The bottom eyebars themselves, as always, are a bit of a challenge.  As mentioned, the first time I attempted these devils I tried doing individual styrene strips – two on the outsides of the box girders, two on the inside.  However the problem of manipulating and gluing these tiny strips became readily apparent: the glue easily pulls them together, and of course getting them into place in the first place is a nightmare.  So that’s where I went to casting, first just doing it for the inner eyebars and then deciding to do it for all four.

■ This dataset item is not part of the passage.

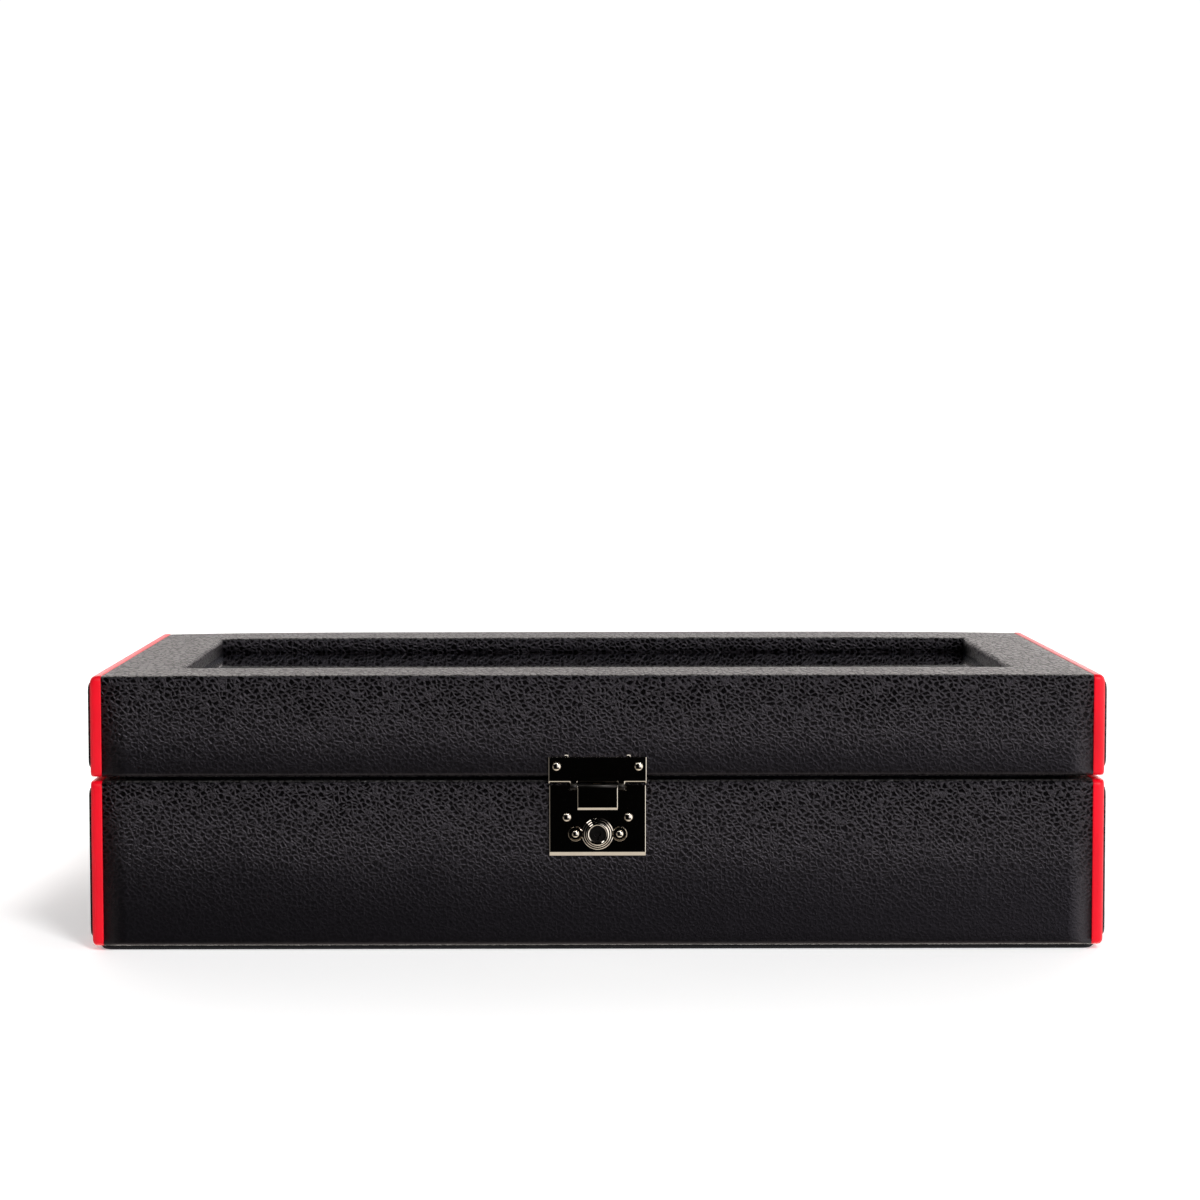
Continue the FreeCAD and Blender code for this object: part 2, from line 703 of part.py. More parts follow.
def hasp_plate():
    """The plate on the lid, with two ears that hold the tongue's pin."""
    half_x = hasp_plate_width / 2
    bottom = base_top - hasp_overhang
    top = bottom + hasp_plate_height
    body = bevelled_plate(half_x, bottom, top, face_y, plate_face_y, plate_side_bevel, hasp_bottom_bevel,
                          plate_bevel_depth)
    tab_half = hasp_tab_width / 2
    tab_y = face_y - plate_bevel_depth
    for x in (-hasp_tab_x, hasp_tab_x):
        tab = block(x - tab_half, x + tab_half, tab_y, face_y, top - hasp_tab_rise, top + hasp_tab_rise)
        body = body.fuse(tab)
    relief_y = face_y - hasp_relief
    body = body.cut(block(-half_x, half_x, relief_y, face_y + overshoot, bottom - overshoot, lid_bottom))
    for x0 in (-ear_outer_x, ear_inner_x):
        x1 = x0 + ear_width
        knuckle = rod_x(flap_knuckle_radius, x0, x1, flap_y, flap_z)
        web = block(x0, x1, plate_face_y, flap_y + flap_knuckle_radius, flap_z, bottom + hasp_bottom_bevel)
        body = body.fuse([knuckle, web])
    bore = rod_x(flap_pin_radius + pin_play, -half_x, half_x, flap_y, flap_z)
    body = body.cut([bore] + rivet_holes(hasp_rivet_x, hasp_rivet_z))
    export("hasp_plate", body.removeSplitter())
    export("hasp_hinge_pin", rod_x(flap_pin_radius, -ear_outer_x, ear_outer_x, flap_y, flap_z))
    rivet_pair("hasp_plate_rivets", hasp_rivet_x, hasp_rivet_z, plate_face_y,
               rivet_head_radius, rivet_head_height)


def staple():
    """The loop on the back of the tongue that the bolt passes through."""
    half = staple_width / 2
    body = block(-half, half, tongue_back_y - tongue_t / 2, staple_back_y, staple_bottom, staple_top)
    eye = block(-slot_half, slot_half, bolt_front_y - staple_slack, staple_back_y - staple_bar,
                staple_bottom + staple_bar, staple_top - staple_bar)
    return body.cut(eye)


def hasp_tongue():
    """The tongue that folds over the lock plate, with the staple on its back."""
    half_x = tongue_width / 2
    body = bevelled_plate(half_x, flap_z - tongue_length, flap_z, tongue_back_y, tongue_back_y - tongue_t,
                          tongue_side_bevel, tongue_bevel, tongue_bevel)
    knuckle_half = half_x - ear_gap / 2
    knuckle = rod_x(flap_knuckle_radius, -knuckle_half, knuckle_half, flap_y, flap_z)
    bore = rod_x(flap_pin_radius + pin_play, -half_x - overshoot, half_x + overshoot, flap_y, flap_z)
    body = body.fuse([knuckle, staple()]).cut(bore)
    export("hasp_tongue", body.removeSplitter())


bottom_panel()
base_boards()
base_leather()
lid_boards()
lid_leather()
ends("base", wrap_bottom, base_top, red_bottom_radius, red_seam_radius)
ends("lid", lid_bottom, lid_top + red_proud, red_seam_radius, red_top_radius)
linings()
window()
dividers()
cushions()
rear_hinges()
lock_plate()
rosette()
key_plug()
lock_bolt()
lock_case()
hasp_plate()
hasp_tongue()
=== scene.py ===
import math

import bmesh
import bpy
from mathutils import Euler, Matrix, Vector


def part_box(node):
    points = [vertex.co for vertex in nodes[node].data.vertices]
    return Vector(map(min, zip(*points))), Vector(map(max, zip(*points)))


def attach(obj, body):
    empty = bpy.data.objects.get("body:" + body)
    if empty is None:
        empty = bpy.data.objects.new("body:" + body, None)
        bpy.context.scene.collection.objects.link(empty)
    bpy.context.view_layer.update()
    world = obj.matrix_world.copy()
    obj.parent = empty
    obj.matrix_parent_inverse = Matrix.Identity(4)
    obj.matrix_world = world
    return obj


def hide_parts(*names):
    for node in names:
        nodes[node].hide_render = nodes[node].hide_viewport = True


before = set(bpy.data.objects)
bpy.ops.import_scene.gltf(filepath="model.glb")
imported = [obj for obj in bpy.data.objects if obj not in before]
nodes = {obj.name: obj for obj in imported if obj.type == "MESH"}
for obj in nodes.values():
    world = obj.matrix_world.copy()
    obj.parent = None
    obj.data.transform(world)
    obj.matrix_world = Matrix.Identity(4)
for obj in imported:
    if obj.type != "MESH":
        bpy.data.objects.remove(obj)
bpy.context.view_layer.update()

# A leather-covered watch box with red end edges, a glass window in its lid and a riveted lock.
# Metres, +Z up. The lock faces -Y.

mm = 0.001
scene = bpy.context.scene

# Sizes of the finish
pebble_along = 2.65 * mm     # an embossed diamond along its face
pebble_up = 2.15 * mm        # and up it
pebble_into = 9 * mm         # and into it, so that a crowned face keeps whole diamonds
pebble_drop = 0.35 * mm      # how far the relief lies below the pits
red_top_radius = 2.5 * mm    # outer edges of the red ends, by side
red_seam_radius = 0.8 * mm
red_bottom_radius = 1.6 * mm
red_side_radius = 2.2 * mm
red_groove = 0.45 * mm       # depth of the groove beside the black leather
red_groove_width = 0.4 * mm
red_corner = 2.4 * mm        # corners of the red ends, seen from the side
pad_edge = 0.75 * mm
pad_corner = 3.0 * mm
leather_t = 0.8 * mm
front_crown = 0.55 * mm      # how far the padded leather faces bulge
top_crown = 0.75 * mm
slot_half = 1.5 * mm         # half width of the slot for the staple
slot_depth = 2.4 * mm        # and how far back it goes in the leather
hinge_reach = 8.0 * mm       # how far a hinge leaf runs in over the rim
leaf_length = 38.0 * mm      # and its length along the box
long_radius = 1.6 * mm       # the long edges of base and lid
window_lap = 6.0 * mm        # how far the lid's top lies over the glass
window_radius = 1.5 * mm
keyhole_radius = 2.9 * mm
sharp_angle = math.radians(35)


# Node helpers

def new_material(name):
    material = bpy.data.materials.new(name)
    material.use_nodes = True
    tree = material.node_tree
    return material, tree, tree.nodes["Principled BSDF"]


def add(tree, kind, **settings):
    node = tree.nodes.new(kind)
    for key, value in settings.items():
        setattr(node, key, value)
    return node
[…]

Now doing it for a second time, I really wanted to get the eyebars closer to prototype look.  On the prototype, the inner eyebars are close together, the outer eyebars are further away from the inner.  Last time I tried that I didn’t like the look of it.  With n-scale we are dealing in dimensions so small that at times it’s hard to actually see what you’ve got when you’ve scaled it right.  Anyway I ended up cutting down my original mold, the intent being to clue the eyebars in between box girders.  However after doing two panels (the first panels on each side of the bridge have lace work rather than eyebars) I discovered the width of the panels was too narrow.  The bridge is recorded as 174 feet long, including a short tail on the west end that rests on concrete footings.  There are 9 panels after that.  On site I figured out the tail was about 14 feet, so that gave me 160 feet divided by 9.  I don’t know why but my math skills really hurt me here and I ended up with panels that were about 17’ wide and would have left me with the tail end being 25’.  So I recalibrated and brought them closer to the 17.7775 feet each my calculator gave me.  But that meant having to, for the third time, make a new eyebar mold.  And since my first mold positive was now too short to fit between posts, I had to make an all new one, which is challenging.  I kept thinking about how I wanted to try to get the eyebars to have a more eyebar shape, like this:

o——o   instead of like how I had them in my model ———

The problem is, those round ends make the casting process difficult.  I could cast the individual eyebars one at a time, but then I’m in for a world of pain with tiny, extremely fragile parts.  The advantage of keeping things square is it means I can assemble a complete section of eyebars as one piece, and cast it as one piece without having to worry about having awkward spaces the alumilite casting mix won’t reach or release from properly.   I did do a bit of reading on two piece molds but concluded it would be much too difficult for an amateur like me to master, if it could be done at all.  And again, the beauty of n-scale is that everything is so small anyway that you can relieve yourself of having to get that nut and bolt crazy if you want to.  Especially in black paint, nobody but the pickiest will notice.   So I decided to leave them as rectangular on the ends.  Each eyebar casting will be wide enough to be glued into the center lines of the posts at each end.    I also made the inner two eyebars closer together to more closely fit the prototype.  Now I just have to tear apart, again, the two panels I started on, respace them, and hopefully tomorrow my new eyebar mold will be ready and we can get down to business!